**What this task involves**
Copy these lines exactly and nothing else: from the line holding "Turn this picture" to the line holding "const lipUndercutRise = 3.4;", both lines included.
-- BEGIN Data supplied --
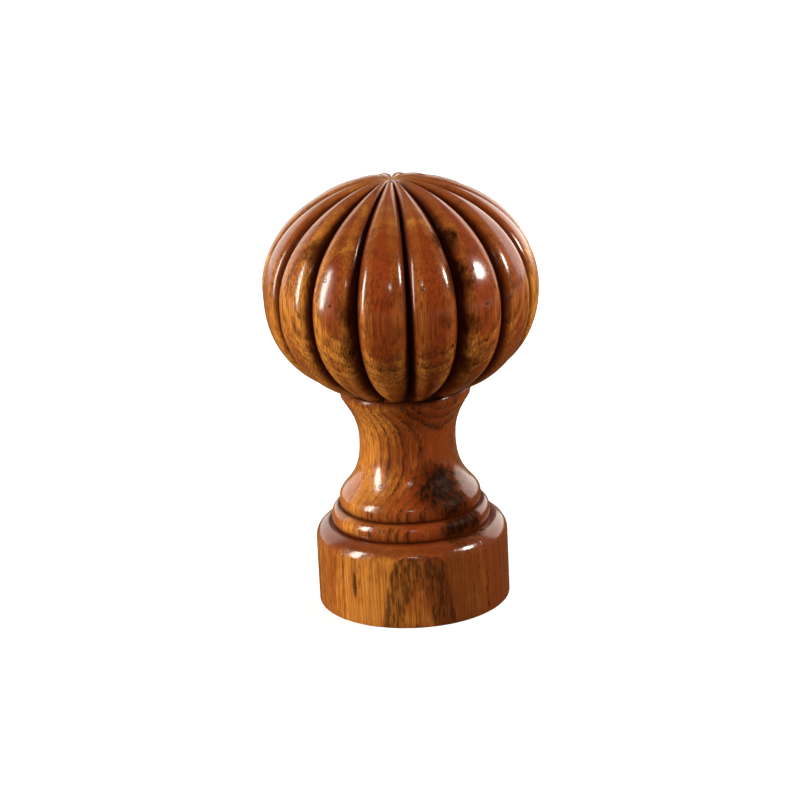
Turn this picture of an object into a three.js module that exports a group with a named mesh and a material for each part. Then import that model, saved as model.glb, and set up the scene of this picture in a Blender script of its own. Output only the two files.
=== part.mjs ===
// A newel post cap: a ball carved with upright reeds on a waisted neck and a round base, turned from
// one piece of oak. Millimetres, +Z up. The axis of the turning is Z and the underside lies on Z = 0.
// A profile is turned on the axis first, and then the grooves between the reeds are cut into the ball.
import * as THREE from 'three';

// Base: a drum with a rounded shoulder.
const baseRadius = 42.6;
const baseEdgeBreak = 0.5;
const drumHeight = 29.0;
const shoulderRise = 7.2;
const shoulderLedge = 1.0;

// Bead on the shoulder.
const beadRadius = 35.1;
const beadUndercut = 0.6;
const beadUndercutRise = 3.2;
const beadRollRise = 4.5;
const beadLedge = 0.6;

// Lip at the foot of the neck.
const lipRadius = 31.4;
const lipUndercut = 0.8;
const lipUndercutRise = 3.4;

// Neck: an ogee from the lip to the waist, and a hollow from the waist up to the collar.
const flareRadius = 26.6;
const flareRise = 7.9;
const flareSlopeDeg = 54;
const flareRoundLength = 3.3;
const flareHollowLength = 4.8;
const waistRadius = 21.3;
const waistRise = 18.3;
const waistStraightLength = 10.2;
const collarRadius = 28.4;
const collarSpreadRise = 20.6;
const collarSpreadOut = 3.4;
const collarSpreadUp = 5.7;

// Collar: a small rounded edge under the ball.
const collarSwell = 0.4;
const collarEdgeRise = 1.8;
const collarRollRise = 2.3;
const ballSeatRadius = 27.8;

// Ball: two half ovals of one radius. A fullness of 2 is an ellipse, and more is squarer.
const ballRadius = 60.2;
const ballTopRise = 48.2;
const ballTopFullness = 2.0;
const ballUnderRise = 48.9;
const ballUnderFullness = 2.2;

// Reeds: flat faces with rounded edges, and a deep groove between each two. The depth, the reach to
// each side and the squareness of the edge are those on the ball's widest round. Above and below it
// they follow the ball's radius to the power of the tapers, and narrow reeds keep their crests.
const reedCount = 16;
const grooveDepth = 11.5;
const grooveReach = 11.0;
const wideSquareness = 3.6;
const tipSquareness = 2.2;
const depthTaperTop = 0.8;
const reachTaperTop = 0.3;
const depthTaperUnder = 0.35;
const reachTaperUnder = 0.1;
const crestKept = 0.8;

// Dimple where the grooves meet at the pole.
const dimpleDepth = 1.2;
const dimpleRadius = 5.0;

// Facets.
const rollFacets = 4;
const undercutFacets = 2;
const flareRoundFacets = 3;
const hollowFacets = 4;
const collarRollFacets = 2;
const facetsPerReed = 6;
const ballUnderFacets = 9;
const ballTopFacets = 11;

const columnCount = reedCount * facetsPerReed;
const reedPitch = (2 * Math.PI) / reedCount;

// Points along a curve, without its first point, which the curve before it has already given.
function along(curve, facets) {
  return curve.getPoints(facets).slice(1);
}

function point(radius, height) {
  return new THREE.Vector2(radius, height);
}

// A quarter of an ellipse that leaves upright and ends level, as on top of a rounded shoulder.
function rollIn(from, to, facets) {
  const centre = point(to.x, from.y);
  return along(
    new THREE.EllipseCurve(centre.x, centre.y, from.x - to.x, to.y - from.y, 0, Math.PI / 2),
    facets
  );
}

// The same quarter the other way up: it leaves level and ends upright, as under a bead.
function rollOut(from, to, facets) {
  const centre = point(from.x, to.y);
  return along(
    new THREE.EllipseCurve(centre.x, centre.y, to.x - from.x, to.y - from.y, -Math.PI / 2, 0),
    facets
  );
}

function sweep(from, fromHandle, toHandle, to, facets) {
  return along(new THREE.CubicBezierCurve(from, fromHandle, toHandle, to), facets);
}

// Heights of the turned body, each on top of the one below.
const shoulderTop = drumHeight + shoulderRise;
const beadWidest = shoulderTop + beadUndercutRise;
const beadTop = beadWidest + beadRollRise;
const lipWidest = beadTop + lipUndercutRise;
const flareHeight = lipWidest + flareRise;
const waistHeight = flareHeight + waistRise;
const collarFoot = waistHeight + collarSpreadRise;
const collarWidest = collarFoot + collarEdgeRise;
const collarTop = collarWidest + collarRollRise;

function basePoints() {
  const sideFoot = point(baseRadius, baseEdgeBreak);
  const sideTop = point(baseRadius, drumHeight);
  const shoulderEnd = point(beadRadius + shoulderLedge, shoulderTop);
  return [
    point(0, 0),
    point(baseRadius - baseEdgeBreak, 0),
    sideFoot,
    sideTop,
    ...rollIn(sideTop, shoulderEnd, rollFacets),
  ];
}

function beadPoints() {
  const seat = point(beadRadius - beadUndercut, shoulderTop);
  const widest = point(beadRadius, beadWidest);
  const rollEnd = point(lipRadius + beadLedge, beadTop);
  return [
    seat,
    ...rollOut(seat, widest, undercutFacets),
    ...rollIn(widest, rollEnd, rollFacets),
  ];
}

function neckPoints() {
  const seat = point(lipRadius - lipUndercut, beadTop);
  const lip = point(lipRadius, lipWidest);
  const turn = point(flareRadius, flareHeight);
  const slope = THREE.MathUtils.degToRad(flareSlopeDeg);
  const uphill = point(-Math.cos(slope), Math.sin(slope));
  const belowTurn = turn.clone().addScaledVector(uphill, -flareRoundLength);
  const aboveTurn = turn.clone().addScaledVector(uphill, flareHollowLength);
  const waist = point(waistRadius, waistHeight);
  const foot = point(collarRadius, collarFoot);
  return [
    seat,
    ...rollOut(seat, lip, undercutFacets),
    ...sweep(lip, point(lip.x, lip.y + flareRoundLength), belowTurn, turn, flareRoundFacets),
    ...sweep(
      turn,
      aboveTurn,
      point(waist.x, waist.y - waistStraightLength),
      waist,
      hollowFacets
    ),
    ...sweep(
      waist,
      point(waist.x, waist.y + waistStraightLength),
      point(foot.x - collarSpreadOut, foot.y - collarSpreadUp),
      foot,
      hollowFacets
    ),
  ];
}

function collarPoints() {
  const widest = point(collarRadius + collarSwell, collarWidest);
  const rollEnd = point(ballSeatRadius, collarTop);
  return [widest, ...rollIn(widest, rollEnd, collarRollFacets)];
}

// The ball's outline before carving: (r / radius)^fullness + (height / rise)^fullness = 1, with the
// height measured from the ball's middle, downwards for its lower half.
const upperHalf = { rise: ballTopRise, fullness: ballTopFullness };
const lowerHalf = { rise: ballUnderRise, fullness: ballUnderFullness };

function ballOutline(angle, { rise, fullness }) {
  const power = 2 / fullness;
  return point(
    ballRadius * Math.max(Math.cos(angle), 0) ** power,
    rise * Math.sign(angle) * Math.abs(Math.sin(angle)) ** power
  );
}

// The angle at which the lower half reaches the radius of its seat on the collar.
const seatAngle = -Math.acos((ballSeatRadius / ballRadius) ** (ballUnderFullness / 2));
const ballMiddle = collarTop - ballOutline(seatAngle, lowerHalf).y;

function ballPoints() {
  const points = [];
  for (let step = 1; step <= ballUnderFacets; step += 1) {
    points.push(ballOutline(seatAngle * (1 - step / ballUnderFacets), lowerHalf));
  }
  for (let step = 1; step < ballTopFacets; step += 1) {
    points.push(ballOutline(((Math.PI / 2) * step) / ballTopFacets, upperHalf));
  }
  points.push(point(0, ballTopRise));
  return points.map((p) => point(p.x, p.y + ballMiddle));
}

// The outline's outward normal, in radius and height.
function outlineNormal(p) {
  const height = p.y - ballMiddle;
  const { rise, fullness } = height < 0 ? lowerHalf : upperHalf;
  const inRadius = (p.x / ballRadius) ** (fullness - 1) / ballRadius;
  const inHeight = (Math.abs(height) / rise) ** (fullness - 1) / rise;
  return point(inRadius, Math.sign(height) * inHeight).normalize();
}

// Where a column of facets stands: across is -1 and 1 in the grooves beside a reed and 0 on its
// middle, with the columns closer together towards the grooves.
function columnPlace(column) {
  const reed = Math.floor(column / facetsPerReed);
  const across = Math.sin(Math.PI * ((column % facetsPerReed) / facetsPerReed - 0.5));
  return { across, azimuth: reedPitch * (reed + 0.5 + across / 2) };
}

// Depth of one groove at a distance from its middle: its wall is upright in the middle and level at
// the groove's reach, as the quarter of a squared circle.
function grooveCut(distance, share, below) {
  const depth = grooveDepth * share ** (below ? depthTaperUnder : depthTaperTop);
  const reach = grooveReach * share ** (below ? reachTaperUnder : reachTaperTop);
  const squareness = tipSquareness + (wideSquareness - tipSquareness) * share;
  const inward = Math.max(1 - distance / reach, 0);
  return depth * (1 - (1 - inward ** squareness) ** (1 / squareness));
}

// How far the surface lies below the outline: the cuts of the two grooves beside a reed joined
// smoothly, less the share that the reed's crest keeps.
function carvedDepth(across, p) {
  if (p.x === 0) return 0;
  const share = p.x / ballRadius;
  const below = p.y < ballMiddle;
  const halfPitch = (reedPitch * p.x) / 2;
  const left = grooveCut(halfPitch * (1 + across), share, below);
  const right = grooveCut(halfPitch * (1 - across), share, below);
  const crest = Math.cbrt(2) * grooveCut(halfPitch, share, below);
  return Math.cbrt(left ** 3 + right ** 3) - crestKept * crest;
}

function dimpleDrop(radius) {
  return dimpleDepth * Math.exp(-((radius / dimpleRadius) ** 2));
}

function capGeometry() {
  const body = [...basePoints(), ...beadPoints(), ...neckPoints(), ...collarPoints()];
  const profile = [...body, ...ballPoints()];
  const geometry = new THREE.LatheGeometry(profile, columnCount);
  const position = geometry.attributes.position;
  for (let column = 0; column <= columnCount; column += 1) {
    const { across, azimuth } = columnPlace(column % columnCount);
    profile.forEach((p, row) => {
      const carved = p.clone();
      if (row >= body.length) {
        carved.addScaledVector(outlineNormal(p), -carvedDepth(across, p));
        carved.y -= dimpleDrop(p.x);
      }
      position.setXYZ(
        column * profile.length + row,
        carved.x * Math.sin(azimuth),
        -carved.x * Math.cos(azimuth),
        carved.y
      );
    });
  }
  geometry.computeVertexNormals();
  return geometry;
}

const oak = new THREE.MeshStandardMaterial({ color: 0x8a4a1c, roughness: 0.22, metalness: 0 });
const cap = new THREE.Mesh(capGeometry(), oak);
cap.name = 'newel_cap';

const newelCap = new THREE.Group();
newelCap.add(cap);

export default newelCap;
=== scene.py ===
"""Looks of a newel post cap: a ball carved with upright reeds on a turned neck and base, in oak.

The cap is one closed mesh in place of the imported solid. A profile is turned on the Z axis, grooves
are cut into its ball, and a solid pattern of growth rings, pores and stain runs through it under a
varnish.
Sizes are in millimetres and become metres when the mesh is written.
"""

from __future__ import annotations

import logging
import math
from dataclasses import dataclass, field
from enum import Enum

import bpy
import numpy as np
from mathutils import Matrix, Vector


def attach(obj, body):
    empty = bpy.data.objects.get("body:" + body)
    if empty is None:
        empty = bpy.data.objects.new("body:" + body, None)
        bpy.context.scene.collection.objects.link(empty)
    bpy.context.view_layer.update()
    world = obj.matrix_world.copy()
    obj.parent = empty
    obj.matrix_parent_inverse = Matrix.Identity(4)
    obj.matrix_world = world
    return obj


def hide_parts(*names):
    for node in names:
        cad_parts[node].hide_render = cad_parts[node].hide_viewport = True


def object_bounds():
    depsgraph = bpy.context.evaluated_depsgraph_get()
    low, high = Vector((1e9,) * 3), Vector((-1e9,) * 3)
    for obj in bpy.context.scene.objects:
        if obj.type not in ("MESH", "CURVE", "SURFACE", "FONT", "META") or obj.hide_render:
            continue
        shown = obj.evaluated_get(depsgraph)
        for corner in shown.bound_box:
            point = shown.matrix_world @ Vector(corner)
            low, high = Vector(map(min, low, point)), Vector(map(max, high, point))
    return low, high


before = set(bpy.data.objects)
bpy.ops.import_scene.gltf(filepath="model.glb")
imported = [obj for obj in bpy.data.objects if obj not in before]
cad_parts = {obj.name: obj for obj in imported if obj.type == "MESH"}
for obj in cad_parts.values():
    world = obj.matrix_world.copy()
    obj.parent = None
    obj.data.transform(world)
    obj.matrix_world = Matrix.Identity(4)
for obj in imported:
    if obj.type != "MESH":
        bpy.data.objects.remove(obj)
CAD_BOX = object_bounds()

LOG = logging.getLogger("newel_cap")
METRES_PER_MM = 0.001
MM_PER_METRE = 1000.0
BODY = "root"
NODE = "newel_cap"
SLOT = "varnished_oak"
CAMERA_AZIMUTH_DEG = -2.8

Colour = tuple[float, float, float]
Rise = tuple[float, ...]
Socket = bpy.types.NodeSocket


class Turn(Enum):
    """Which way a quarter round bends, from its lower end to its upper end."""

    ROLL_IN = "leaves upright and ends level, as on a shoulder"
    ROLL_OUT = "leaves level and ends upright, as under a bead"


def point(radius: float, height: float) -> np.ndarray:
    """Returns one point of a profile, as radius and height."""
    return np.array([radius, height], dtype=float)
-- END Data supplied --
-- BEGIN Data supplied --
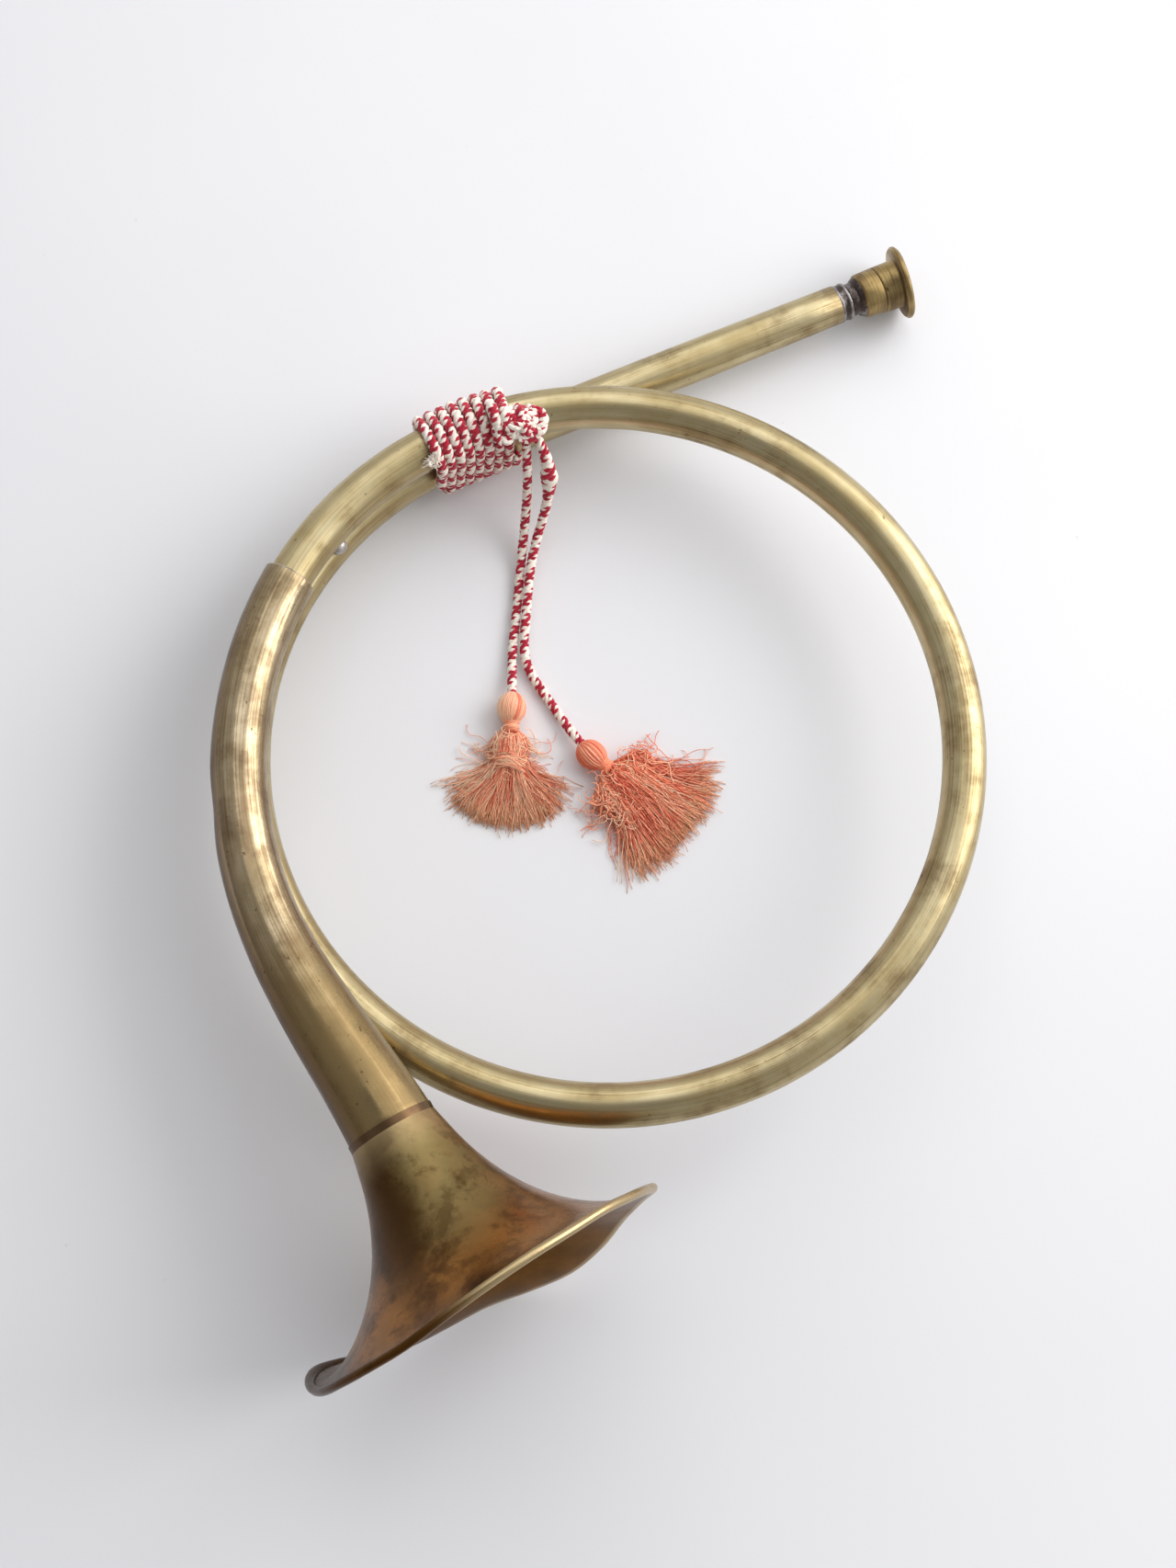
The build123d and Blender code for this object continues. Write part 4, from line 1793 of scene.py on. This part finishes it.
-- END Data supplied --
**Finished exercise**
Turn this picture of an object into a three.js module that exports a group with a named mesh and a material for each part. Then import that model, saved as model.glb, and set up the scene of this picture in a Blender script of its own. Output only the two files.
=== part.mjs ===
// A newel post cap: a ball carved with upright reeds on a waisted neck and a round base, turned from
// one piece of oak. Millimetres, +Z up. The axis of the turning is Z and the underside lies on Z = 0.
// A profile is turned on the axis first, and then the grooves between the reeds are cut into the ball.
import * as THREE from 'three';

// Base: a drum with a rounded shoulder.
const baseRadius = 42.6;
const baseEdgeBreak = 0.5;
const drumHeight = 29.0;
const shoulderRise = 7.2;
const shoulderLedge = 1.0;

// Bead on the shoulder.
const beadRadius = 35.1;
const beadUndercut = 0.6;
const beadUndercutRise = 3.2;
const beadRollRise = 4.5;
const beadLedge = 0.6;

// Lip at the foot of the neck.
const lipRadius = 31.4;
const lipUndercut = 0.8;
const lipUndercutRise = 3.4;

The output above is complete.